There are some shrimp shells in the trash that are departing the house none too soon, and dead flowers from the floral centerpiece I bought for our friend and co-worker Charlotte's retirement party. Some of the flowers, these pom-pom-looking green things whose name I've forgotten, and are still going strong more than two weeks on, so I left them in the vase. Others were ready to be tossed days ago, but we didn't notice.
On the day the arrangement was delivered, while we were preparing for the party, we got some very bad news. A dear friend who was supposed to be at this party with her husband had just been rushed to the hospital by ambulance and was awaiting surgery. We were already reeling from the previous day's events. Zoe's oncologist had told me she was worried about what looked like two tiny hardening spots in the halfway-through-chemo lung X-rays. We will know more this Wednesday when we take her back to Ottawa for more tests.

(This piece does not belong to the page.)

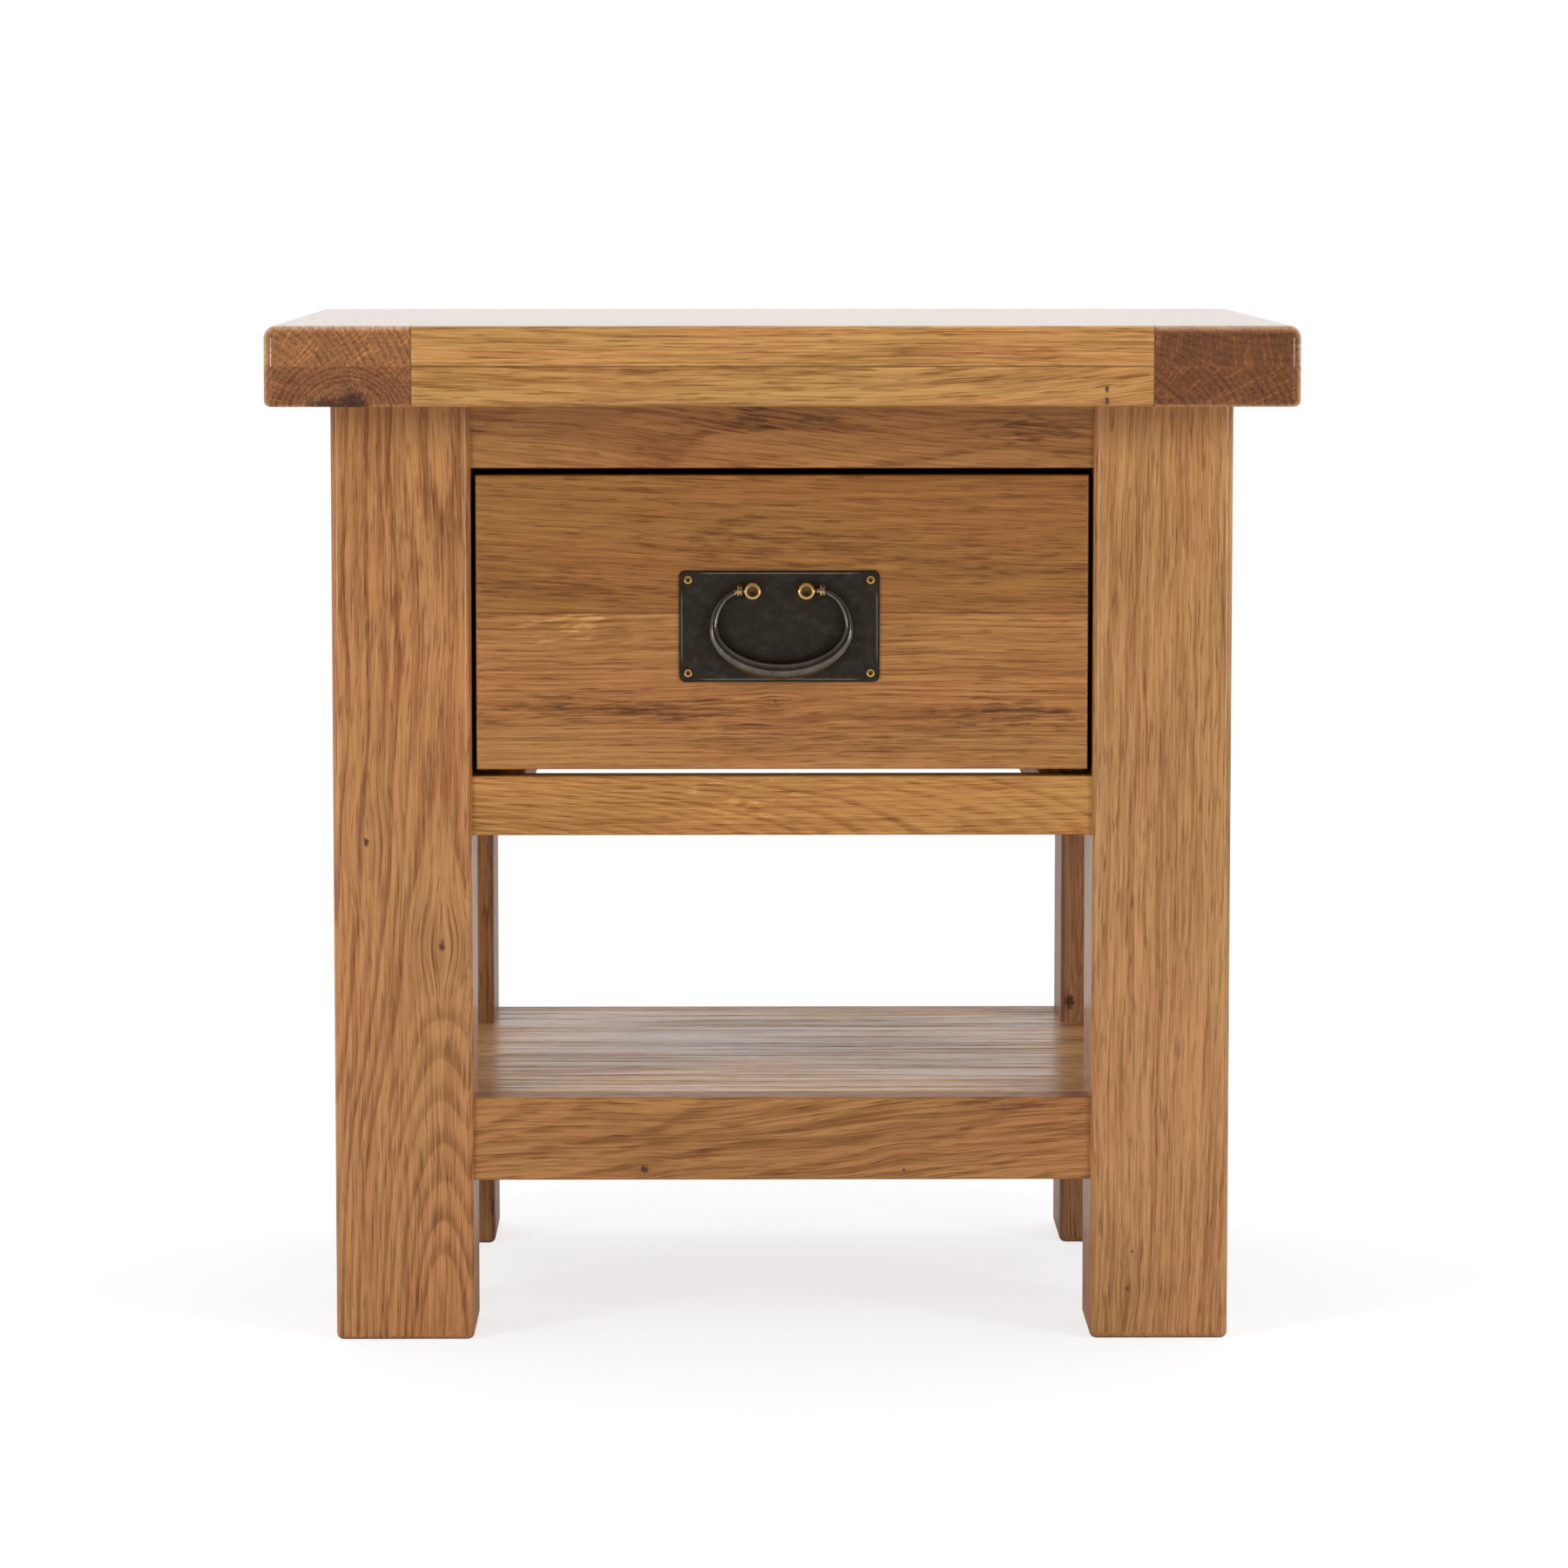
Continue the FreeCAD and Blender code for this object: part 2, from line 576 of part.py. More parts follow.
def make_plate():
    plate = board("handle_plate", ("handle_x - plate_wide/2", "plate_wide"),
                  between("-plate_face", "-rail_out"), ("plate_mid - plate_tall/2", "plate_tall"))
    rounded(plate, "plate_corner", (("left", "bottom"), ()), (("left", "top"), ()),
            (("right", "bottom"), ()), (("right", "top"), ()))
    names = edges_on(plate, ("front",))
    flat = plate.Tip
    bevel = plate.newObject("PartDesign::Chamfer", "Bevel")
    bevel.Base = (flat, names)
    bevel.setExpression("Size", bound("plate_bevel"))
    doc.recompute()
    for side in (-1, 1):
        bore(plate, "PostHole", "Y", "post_shank + screw_play",
             (f"handle_x + {side}*post_x", "-plate_face", "post_z"), "plate_thick")
        for row in (-1, 1):
            bore(plate, "StudHole", "Y", "stud_shank + screw_play",
                 (f"handle_x + {side}*pin_x", "-plate_face", f"plate_mid + {row}*pin_z"), "plate_thick")


def turned(label, points, centre, hidden=False):
    """A turned piece: its profile is (radius, distance forward), spun about an axis along Y."""
    body = new_body(label, *centre)
    sketch = outline(body, "Profile", "XY_Plane", [(r, f"-({out})") for r, out in points])
    spun = body.newObject("PartDesign::Revolution", "Turned")
    spun.Profile = sketch
    spun.ReferenceAxis = (plane(body, "Y_Axis"), [""])
    spun.Angle = 360
    doc.recompute()
    if not hidden:
        nodes.append(body)
    return body


def make_posts():
    tail = "plate_thick + front_thick + washer_thick + nut_thick + post_tail"
    points = [(0, f"-({tail})"), ("post_shank", f"-({tail})"), ("post_shank", "0"),
              ("post_foot", "0"), ("post_waist", "waist_out"), ("post_radius", "post_shoulder"),
              ("post_radius", "post_long - post_rim"),
              ("post_radius - 0.3*post_rim", "post_long - 0.3*post_rim"),
              ("post_radius - post_rim", "post_long"),
              ("post_radius - 1.5*post_rim", "post_long - 0.4*post_rim"), (0, "post_long - post_dish")]
    for name, side in SIDES.items():
        centre = (f"handle_x + {side}*post_x", "-plate_face", "post_z")
        post = turned(f"handle_post_{name}", points, centre)
        mouth = "-(post_radius + screw_room)" if side < 0 else "post_radius - pivot_deep"
        low = f"handle_x + {side}*post_x + {mouth}"
        bore(post, "PivotBore", "X", "pivot_bore", (low, "-pivot_y", "post_z"), "pivot_deep + screw_room")


def bail_line(t):
    """A point of the bail's centre line, from the left neck (t=0) to the right one (t=1)."""
    half, neck = value("bail_half"), value("bail_neck")
    waist, drop = value("bail_waist"), value("bail_drop")
    side = -1 if t < 0.5 else 1
    along = min(t, 1 - t) * 2
    if along < NECK_SHARE:
        angle = math.pi / 2 * along / NECK_SHARE
        return side * (neck + (half - neck) * math.sin(angle)), waist * (math.cos(angle) - 1)
    angle = math.pi / 2 * (along - NECK_SHARE) / (1 - NECK_SHARE)
    return side * half * math.cos(angle), -waist - (drop - waist) * math.sin(angle)


def bail_radius(t):
    """The bail swells from its necks to the middle of its loop."""
    end, mid, low = value("bail_end_radius"), value("bail_side_radius"), value("bail_low_radius")
    along = min(t, 1 - t) * 2
    if along < NECK_SHARE:
        return end + (mid - end) * along / NECK_SHARE
    share = (along - NECK_SHARE) / (1 - NECK_SHARE)
    return mid + (low - mid) * math.sin(math.pi / 2 * share)


def make_bail():
    """A swelling oval loop, with a pin and two collar rings at each end."""
    rings = []
    for number in range(BAIL_SECTIONS):
        t = number / (BAIL_SECTIONS - 1)
        x, z = bail_line(t)
        x0, z0 = bail_line(max(t - BAIL_STEP, 0))
        x1, z1 = bail_line(min(t + BAIL_STEP, 1))
        spine = Part.Circle(FreeCAD.Vector(x, 0, z), FreeCAD.Vector(x1 - x0, 0, z1 - z0), bail_radius(t))
        rings.append(Part.Wire([spine.toShape()]))
    shape = Part.makeLoft(rings, True, False)
    pin_out = value("bail_neck + pin_root")
    pin_long = pin_out - value("post_x + post_radius - pivot_deep + bail_play + pin_play")
    for side in (-1, 1):
        way = FreeCAD.Vector(-side, 0, 0)
        pin_start = FreeCAD.Vector(side * pin_out, 0, 0)
        shape = shape.fuse(Part.makeCylinder(value("pivot_pin"), pin_long, pin_start, way))
        for ring in range(2):
            start = value("collar_in") + ring * value("collar_wide + collar_gap")
            place = FreeCAD.Vector(side * (start + value("collar_wide")), 0, 0)
            disc = Part.makeCylinder(value("collar_radius"), value("collar_wide"), place, way)
            shape = shape.fuse(disc.makeFillet(value("collar_wide") * COLLAR_SOFTEN, disc.Edges))
        spool = value("2*collar_wide + collar_gap")
        place = FreeCAD.Vector(side * (value("collar_in") + spool), 0, 0)
        shape = shape.fuse(Part.makeCylinder(value("spool_radius"), spool, place, way))
    bail = doc.addObject("Part::Feature", "handle_bail")
    bail.Label = "handle_bail"
    bail.Shape = shape.removeSplitter()
    bail.Placement = FreeCAD.Placement(
        FreeCAD.Vector(value("handle_x + bail_play"), value("-pivot_y"), value("post_z")),
        FreeCAD.Rotation())
    nodes.append(bail)


# ---------------------------------------------------------------- fasteners

def group(label, blank, spots):
    """Copies of one blank at each spot, as separate solids in one sub-part."""
    origin = blank.Placement.Base
    copies = []
    for spot in spots:
        place = FreeCAD.Vector(*(value(word) for word in spot))
        copy = blank.Shape.copy()
        copy.translate(place - origin)
        copies.append(copy)
    feature = doc.addObject("Part::Feature", label)
    feature.Label = label
    feature.Shape = Part.makeCompound(copies)
    feature.Placement = FreeCAD.Placement()
    nodes.append(feature)


def screw_blank(label, shank, head, long):
    """A countersunk screw that points up, its head's face at the body's own origin."""
    body = new_body(label, 0, 0, 0)
    points = [(0, 0), (head, 0), (head, "head_rim"), (shank, f"{head} - {shank} + head_rim"),
              (shank, f"{long} - screw_point"), (0, long)]
    sketch = outline(body, "Profile", "XZ_Plane", points)
    spun = body.newObject("PartDesign::Revolution", "Turned")
    spun.Profile = sketch
    spun.ReferenceAxis = (plane(body, "Z_Axis"), [""])
    spun.Angle = 360
    doc.recompute()
    block(body, "Slot", centred(head), centred("slot_half"), ("-slot_deep", "2*slot_deep"))
    doc.recompute()
    return body


def make_fasteners():
    long_screw = screw_blank("wood_screw_blank", "screw_shank", "screw_head", "screw_long")
    short_screw = screw_blank("small_screw_blank", "small_shank", "small_head", "small_long")
    top_spots = [spot for side in (-1, 1) for spot in fixing_spots(side)]
    group("top_fixing_screws", long_screw, top_spots)
    group("shelf_screws", long_screw, cleat_spots())
    group("drawer_base_screws", short_screw, base_screw_spots())
    make_studs()
    make_nuts()


def make_studs():
    """Round-headed brass screws that hold the handle's plate."""
    points = [(0, "-stud_long"), ("stud_shank", "screw_point - stud_long"), ("stud_shank", "0"),
              ("stud_head", "0"), ("stud_head", "0.3*stud_dome"), ("0.85*stud_head", "0.75*stud_dome"),
              ("0.6*stud_head", "stud_dome"), ("0.42*stud_head", "stud_dome"),
              ("0.36*stud_head", "0.35*stud_dome"), (0, "0.3*stud_dome")]
    blank = turned("stud_blank", points, (0, 0, 0), hidden=True)
    spots = [(f"handle_x + {side}*pin_x", "-plate_face", f"plate_mid + {row}*pin_z")
             for side in (-1, 1) for row in (-1, 1)]
    group("handle_plate_screws", blank, spots)


def make_nuts():
    """Washers and hexagon nuts on the posts, inside the drawer."""
    hole = "post_shank + screw_play"
    washer = turned("washer_blank", [(hole, "0"), ("washer_radius", "0"),
                                     ("washer_radius", "-washer_thick"), (hole, "-washer_thick")],
                    (0, 0, 0), hidden=True)
    spots = [(f"handle_x + {side}*post_x", "-front_back", "post_z") for side in (-1, 1)]
    group("handle_post_washers", washer, spots)
    nut = new_body("nut_blank", 0, 0, 0)
    points = [(f"nut_radius*cos({60 * corner_number} deg)", f"nut_radius*sin({60 * corner_number} deg)")
              for corner_number in range(6)]
    pad(nut, outline(nut, "Hexagon", "XZ_Plane", points), "nut_thick")
    bore(nut, "Thread", "Y", hole, (0, "-nut_thick", 0), "nut_thick")
    doc.recompute()
    spots = [(x, f"{y} + washer_thick + nut_thick", z) for x, y, z in spots]
    group("handle_post_nuts", nut, spots)


# ---------------------------------------------------------------- build, check and write

def check():
    doc.recompute()
    for item in doc.Objects:
        if "Invalid" in item.State or "Error" in item.State:
            raise RuntimeError(f"{item.Label} failed: {item.State}")
    for node in nodes:
        if node.Shape.isNull() or not node.Shape.isValid() or node.Shape.Volume <= 0:
            raise RuntimeError(f"{node.Label} has no valid solid")


def write():
    os.makedirs("parts", exist_ok=True)
    for node in nodes:
        node.Shape.exportStep(f"parts/{node.Label}.step")
        box = node.Shape.BoundBox
        print(f"{node.Label}: {len(node.Shape.Solids)} solid, {node.Shape.Volume / 1000:.1f} cm3,"
              f" z {box.ZMin:.1f} to {box.ZMax:.1f}")


sheet = make_sheet()
make_top()
make_frame()
make_shelf()
make_drawer_guides()
make_drawer_front()
make_drawer_sides()
make_drawer_box()
make_plate()
make_posts()
make_bail()
make_fasteners()
check()
write()
print(len(nodes), "sub-parts")
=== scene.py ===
import math
import random

import bpy
from mathutils import Euler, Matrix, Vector


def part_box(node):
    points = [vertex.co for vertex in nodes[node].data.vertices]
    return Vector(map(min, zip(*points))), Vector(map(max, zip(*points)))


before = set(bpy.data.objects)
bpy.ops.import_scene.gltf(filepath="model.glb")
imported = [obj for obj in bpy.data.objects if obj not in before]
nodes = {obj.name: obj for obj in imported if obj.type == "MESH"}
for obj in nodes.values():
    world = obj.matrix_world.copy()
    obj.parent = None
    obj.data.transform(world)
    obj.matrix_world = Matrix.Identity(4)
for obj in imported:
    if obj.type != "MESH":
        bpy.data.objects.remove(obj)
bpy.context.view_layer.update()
MM = 0.001

# ---------------------------------------------------------------- the table's own places

leg_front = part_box("leg_front_left")[0].y
plate_low, plate_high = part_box("handle_plate")


# ---------------------------------------------------------------- building node trees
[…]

But that night of the party, as the house filled up with our colleagues and Charlotte's family, and as Zoe made the rounds to lean up against her human friends, we still felt the happiness that comes from bringing a lot of people together, eating good food (the theme was Italian) and honoring someone we love who has worked so hard, day after day, week after week, year after year, to infuse our lives with the perfect combination of efficiency, beauty, professionalism, and care--someone who has never forgotten that our work lives are intimate, based on human relationships and exchanges, one after the other. Charlotte's ability, as our office manager, to get along well with each of us, with all the complex emotional histories we bring to our professional lives is more miraculous than those flowers in the arrangement that refuse to die long past their sell-by date. As people took turns toasting Charlotte, I was reminded again what it means to be part of a community.
Today, as I carried out the bags of trash, I thought of a passage from Thich Nhat Hanh, my go-to Buddhist for finding solace in challenging times. He writes in Your True Home: "Flowers and garbage are both organic in nature. So looking deeply into the nature of a flower, you can see the presence of the compost and the garbage. The flower is also going to turn into garbage, but don't be afraid! You are a gardener, and you have in your hands the power to transform garbage into flowers, into fruit, into vegetables. You don't throw anything away, because you are not afraid of garbage. Your hands are capable of transforming it into flowers, or lettuce, or cucumbers.
"The same is true of your happiness and your sorrow. Sorrow, fear, and depression are all a kind of garbage. These bits of garbage are part of real life, and we must look deeply into their nature. You can practice in order to turn these bits of garbage into flowers. It is not only your love that is organic; your hate is, too. So you should not throw anything out. All you have to do is learn how to transform your garbage into flowers."
I'm practicing this--turning my garbage into flowers, particularly now that I realize that there's no getting rid of the garbage. I can pretend I don't see it, but it will stink like the shrimp shells left too long. It seems as if I'm shrouded in death and dying and the sorrows of others, but this is what it means to live.